Tra gli svergognati antioccidentali accasati tra i diritti e i privilegi che L’Occidente offre, tra i docenti che sui social parlano di terza guerra mondiale per colpa di Israele mentre esibiscono foto con l’immagine con la bandiera palestinese che nulla ha a che vedere con l’Iran, tra i pacifisti ipocriti, tra gli ignoranti e gli esitanti che si preoccupano solo dell’economia e dell’inflazione, tra i celebratori di chissà quale diplomazia (mai indicata), tra i giornalisti che sostengono che non ci sia nessuna prova che l’Iran volesse fabbricare l’atomica per sostenere che Israele è guarrafondaio, si alza una voce autorevole e coraggiosa, quella del filosofo Bernand Lévy, che si spinge oltre l’attualità, le ipocrisie, la retorica.
«Questa guerra tra Israele e Iran è storica». Con queste parole, Bernard-Henri Lévy ha lanciato un monito che va ben oltre l’attualità immediata. In suo recente post su X, il filosofo francese afferma che se Stati Uniti ed Europa non sosterranno Israele con “tutte le loro forze”, l’asse totalitario — composto da Russia, Cina, islamisti radicali come il Pakistan, e forse in futuro anche la Turchia — potrebbe intervenire in favore di Teheran. Da quel momento, scrive, «entreremo in un altro mondo, in una nuova era della nostra storia».
È un messaggio che, pur nella sua drammaticità, interpella direttamente le classi dirigenti occidentali. La guerra scoppiata tra Tel Aviv e Teheran, con bombardamenti mirati su siti nucleari e reazioni verbali e operative da parte iraniana, segna un punto di svolta. Non solo nel fragile equilibrio del Medio Oriente, ma nella geopolitica globale.
Per l’Unione Europea, il bivio è sempre lo stesso: restare spettatrice di un disordine crescente o farsi finalmente soggetto geopolitico. Le cancellerie del continente, finora, hanno adottato un profilo basso. Dichiarazioni prudenti, appelli generici alla de-escalation, ma nessuna vera strategia. Eppure, se davvero ci troviamo di fronte a una trasformazione epocale, la neutralità potrebbe risultare una colpa, non una virtù.
Nel momento in cui Israele si trova esposto a una minaccia sistemica, l’Europa dovrebbe interrogarsi non tanto sulle mosse del governo Netanyahu – che restano legittimamente oggetto di critica – ma sul proprio ruolo in un mondo in cui l’equilibrio tra libertà e autoritarismo rischia di rompersi.
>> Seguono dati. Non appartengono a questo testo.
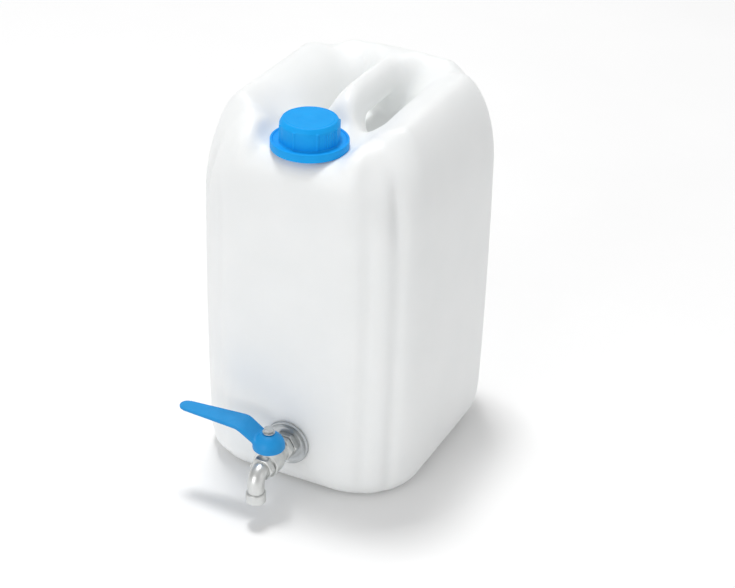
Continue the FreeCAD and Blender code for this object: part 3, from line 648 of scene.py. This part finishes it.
def principled(name, colour, roughness, metallic=0.0):
    """A principled material. Returns the material, its nodes, its links and its shader."""
    material = bpy.data.materials.new(name)
    material.use_nodes = True
    nodes, links = material.node_tree.nodes, material.node_tree.links
    shader = nodes["Principled BSDF"]
    shader.inputs["Base Color"].default_value = (*colour, 1)
    shader.inputs["Roughness"].default_value = roughness
    shader.inputs["Metallic"].default_value = metallic
    return material, nodes, links, shader


def noise(nodes, links, scale, detail):
    """Noise in object coordinates, in features per metre."""
    where = nodes.new("ShaderNodeTexCoord")
    texture = nodes.new("ShaderNodeTexNoise")
    texture.inputs["Scale"].default_value = scale
    texture.inputs["Detail"].default_value = detail
    links.new(where.outputs["Object"], texture.inputs["Vector"])
    return texture.outputs["Fac"]


def ramp(nodes, links, source, stops):
    """Colour or grey ramp."""
    node = nodes.new("ShaderNodeValToRGB")
    elements = node.color_ramp.elements
    while len(elements) < len(stops):
        elements.new(0.5)
    for element, (position, colour) in zip(elements, stops):
        element.position = position
        element.color = (*colour, 1) if len(colour) == 3 else (colour[0],) * 3 + (1,)
    links.new(source, node.inputs["Fac"])
    return node.outputs["Color"]


def bump(nodes, links, source, shader, strength, distance, previous=None):
    """Adds a bump to a shader's normal."""
    node = nodes.new("ShaderNodeBump")
    node.inputs["Strength"].default_value = strength
    node.inputs["Distance"].default_value = distance
    links.new(source, node.inputs["Height"])
    if previous is not None:
        links.new(previous, node.inputs["Normal"])
    links.new(node.outputs["Normal"], shader.inputs["Normal"])
    return node.outputs["Normal"]


PATCH_SCALE, WAVE_SCALE, WAVE_STRENGTH = 2.3, 1.4, 0.25
TONES = (0.3, 0.7)


def finish(name, colour, other, rough, metallic=0.0, grain=900.0, bump_strength=0.1, bump_distance=0.0002,
           cloud=30.0, specular=0.5):
    """Colour that drifts between two tones, roughness that drifts, and a fine grain bump.

    Scales are in features per metre: cloud for the drift, grain for the bump."""
    material, nodes, links, shader = principled(name, colour, rough[0], metallic)
    drift = noise(nodes, links, cloud, 4.0)
    links.new(ramp(nodes, links, drift, list(zip(TONES, (colour, other)))), shader.inputs["Base Color"])
    patch = noise(nodes, links, cloud * PATCH_SCALE, 3.0)
    greys = [(tone, (value,)) for tone, value in zip(TONES, rough)]
    links.new(ramp(nodes, links, patch, greys), shader.inputs["Roughness"])
    first = bump(nodes, links, noise(nodes, links, grain, 3.0), shader, bump_strength, bump_distance)
    wave = noise(nodes, links, cloud * WAVE_SCALE, 2.0)
    bump(nodes, links, wave, shader, WAVE_STRENGTH, bump_distance * 2.0, first)
    shader.inputs["Specular IOR Level"].default_value = specular
    return material


milky = finish("milky_hdpe", (0.86, 0.875, 0.87), (0.89, 0.90, 0.895), (0.40, 0.48), grain=700.0,
               bump_strength=0.05, bump_distance=0.0002, cloud=14.0)
milky_shader = milky.node_tree.nodes["Principled BSDF"]
for socket, value in (("Weight", 0.35), ("Radius", (1.0, 0.95, 0.9)), ("Scale", 0.006)):
    milky_shader.inputs["Subsurface " + socket].default_value = value
blue = finish("blue_cap_plastic", (0.003, 0.32, 0.79), (0.005, 0.35, 0.83), (0.46, 0.54), grain=2600.0,
              bump_strength=0.12, bump_distance=0.00008, cloud=60.0, specular=0.18)
paint = finish("blue_lever_paint", (0.007, 0.25, 0.60), (0.010, 0.275, 0.64), (0.40, 0.50), grain=1500.0,
               bump_strength=0.18, bump_distance=0.00012, cloud=90.0, specular=0.30)
nickel = finish("satin_nickel_plate", (0.62, 0.63, 0.62), (0.70, 0.71, 0.70), (0.34, 0.44), 1.0, grain=2200.0,
                bump_strength=0.14, bump_distance=0.00008, cloud=120.0)
steel = finish("stainless_steel", (0.50, 0.52, 0.53), (0.56, 0.58, 0.59), (0.32, 0.40), 1.0, grain=3000.0,
               bump_strength=0.10, bump_distance=0.00006, cloud=80.0)
chrome = finish("polished_ball_chrome", (0.70, 0.70, 0.71), (0.74, 0.74, 0.75), (0.06, 0.10), 1.0,
                grain=3000.0, bump_strength=0.03, bump_distance=0.00004, cloud=80.0)
rubber = finish("black_gasket_rubber", (0.018, 0.018, 0.019), (0.028, 0.028, 0.028), (0.62, 0.75),
                grain=2200.0, bump_strength=0.25, bump_distance=0.0001, cloud=150.0)
teflon = finish("white_ptfe", (0.80, 0.80, 0.78), (0.85, 0.85, 0.83), (0.45, 0.55), grain=1800.0,
                bump_strength=0.1, bump_distance=0.00008, cloud=120.0)
foam = finish("liner_foam", (0.72, 0.73, 0.72), (0.80, 0.81, 0.80), (0.75, 0.9), grain=1400.0,
              bump_strength=0.5, bump_distance=0.0003, cloud=200.0)


def dress(piece, material):
    """Gives a piece one material in every slot."""
    slots = piece.material_slots
    if not slots:
        piece.data.materials.append(material)
        return
    for s in slots:
        s.material = material


SLOT_MATERIAL = {"milky_plastic": milky, "blue_plastic": blue, "foam": foam, "black_rubber": rubber,
                 "satin_nickel": nickel, "bright_steel": steel, "polished_chrome": chrome,
                 "white_ptfe": teflon, "blue_paint": paint}
for entry in RECORD["subparts"]:
    dress(frame["nodes"][entry["node"]], SLOT_MATERIAL[entry["material_slot"]])

for piece, node, body, slot in (
        (can, "can_body", "can", "milky_plastic"),
        (cap, "screw_cap", "cap", "blue_plastic"),
        (ring, "tamper_ring", "can", "blue_plastic"),
        (rosette, "rosette", "can", "bright_steel"),
        (lever, "lever", "tap_handle", "blue_paint"),
        (valve, "valve_body", "can", "satin_nickel"),
        (locknut, "locknut", "can", "satin_nickel"),
        (spout_nut, "spout_nut", "can", "satin_nickel"),
        (spout, "spout", "can", "satin_nickel"),
        (collar, "outlet_collar", "can", "satin_nickel")):
    dress(piece, SLOT_MATERIAL[slot])
    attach(piece, body)
    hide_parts(node)


# ---------------------------------------------------------------- floor, light and camera

def floor_sheet():
    """A pale floor, just below the can's base."""
    half = 6.0
    corners = [(-half, -half, 0), (half, -half, 0), (half, half, 0), (-half, half, 0)]
    mesh = bpy.data.meshes.new("floor")
    mesh.from_pydata(corners, [], [(0, 1, 2, 3)])
    piece = bpy.data.objects.new("floor", mesh)
    bpy.context.scene.collection.objects.link(piece)
    material = finish("pale_floor", (0.90, 0.90, 0.90), (0.92, 0.92, 0.92), (0.9, 0.95), grain=200.0,
                      bump_strength=0.02, bump_distance=0.0002, cloud=3.0)
    piece.data.materials.append(material)
    piece.location.z = -0.0002


def area_light(name, location, target, size, power):
    """A soft rectangular light that faces a point."""
    data = bpy.data.lights.new(name, "AREA")
    data.shape = "RECTANGLE"
    data.size, data.size_y = size
    data.energy = power
    light = bpy.data.objects.new(name, data)
    bpy.context.scene.collection.objects.link(light)
    light.location = location
    direction = Vector(target) - Vector(location)
    light.rotation_euler = direction.to_track_quat("-Z", "Y").to_euler()


WORLD_STRENGTH = 0.56
MIDDLE_UP = 0.2
floor_sheet()
world = bpy.data.worlds.new("studio")
world.use_nodes = True
world.node_tree.nodes["Background"].inputs["Color"].default_value = (1, 1, 1, 1)
world.node_tree.nodes["Background"].inputs["Strength"].default_value = WORLD_STRENGTH
bpy.context.scene.world = world
area_light("overhead", (-0.70, 0.60, 5.0), (0, 0, MIDDLE_UP), (1.0, 1.0), 129.0)
area_light("fill", (-0.5, -3.2, 1.0), (0, 0, 0.15), (1.8, 1.4), 27.0)
area_light("side", (3.4, -0.4, 1.3), (0, 0, MIDDLE_UP), (1.4, 1.4), 6.0)
bpy.context.scene.view_settings.view_transform = "Standard"

AZIMUTH, ELEVATION, ROLL = 25.577, 30.020, 1.646
DISTANCE, FOCUS, SENSOR, FRAME_WIDTH = 2.0, 1867.77, 36.0, 735
LOOK_RIGHT, LOOK_UP = 0.01965, -0.03392
a, e, roll = (math.radians(v) for v in (AZIMUTH, ELEVATION, ROLL))
back = Vector((math.sin(a) * math.cos(e), -math.cos(a) * math.cos(e), math.sin(e)))
right = Vector((math.cos(a), math.sin(a), 0))
up = back.cross(right)
tilted_right = math.cos(roll) * right + math.sin(roll) * up
tilted_up = -math.sin(roll) * right + math.cos(roll) * up
target = Vector((0, 0, MIDDLE_UP)) + LOOK_RIGHT * right + Vector((0, 0, LOOK_UP))
camera_data = bpy.data.cameras.new("camera")
camera_data.lens = FOCUS / FRAME_WIDTH * SENSOR
camera_data.sensor_width = SENSOR
camera = bpy.data.objects.new("camera", camera_data)
bpy.context.scene.collection.objects.link(camera)
camera.matrix_world = Matrix((tilted_right, tilted_up, back)).transposed().to_4x4()
camera.location = target + back * DISTANCE
bpy.context.scene.camera = camera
Questa guerra, come suggerisce il filosofo francese, è storica perché rappresenta una soglia. O l’Occidente riscopre la propria coesione, la propria visione, la propria determinazione strategica. Oppure verrà progressivamente marginalizzato, reso irrilevante da potenze che non hanno remore nell’uso della forza e nella manipolazione del caos.
Israele sta facendo il lavoro sporco per l’Occidente, anzi il suo attacco ripristina la credibilità dell’Occidente, in crisi di identità soprattutto grazie ai portatori insani di cancel e woke culture, ai complessati di colpa, a chi non comprende nemmeno la differenza abissale tra la questione di Gaza e quella dell’Iran, tra chi muore in guerra e chi viene massacrato casa per casa, a chi non conosce il significato della parola genocidio, a chi non si chiede perché Hamas non mette al sicuro la popolazione palestinese nei propri tunnel, a chi si indigna solo per i bambini morti a Gaza e non dei 15 milioni di bambini sudanesi affamati e profughi, a quelli del Darfur, a chi non si chiede perché Hamas non libera gli ostaggi, se davvero tiene davvero per la vita degli abitanti di Gaza invece di optare per il martirio di massa.
Perché prima di indignarsi, giustamente, per le morti degli innocenti palestinesi dando la colpa a Israele, non ci si pongono anche queste legittime domande, che nulla tolgono alla gravità dell’azione di Netanyahu?
Chi sbraita per una guerra intelligente e senza vittime civili, è un ipocrita. Chi protesta contro Israele e per la Palestina, come per l’Iran, e poi sale sui carri del pride e manifesta contro il patriarcato, è un ipocrita. Chi pensa che il sistema culturale e “valoriale” di Paese come l’Iran sia superiore a quello occidentale, che gli ayatollah e i mullah perlomeno difendano il ruolo della religione, è un povero ignorante rinnegato.
L’Europa ha oggi l’occasione – e forse l’ultima possibilità – per dimostrare che le sue aspirazioni globali non sono solo retorica. Servono decisioni, coraggio, visione. Soprattutto, serve smettere di credere che la storia sia finita, e accettare che il futuro si sta già scrivendo, con o senza di noi.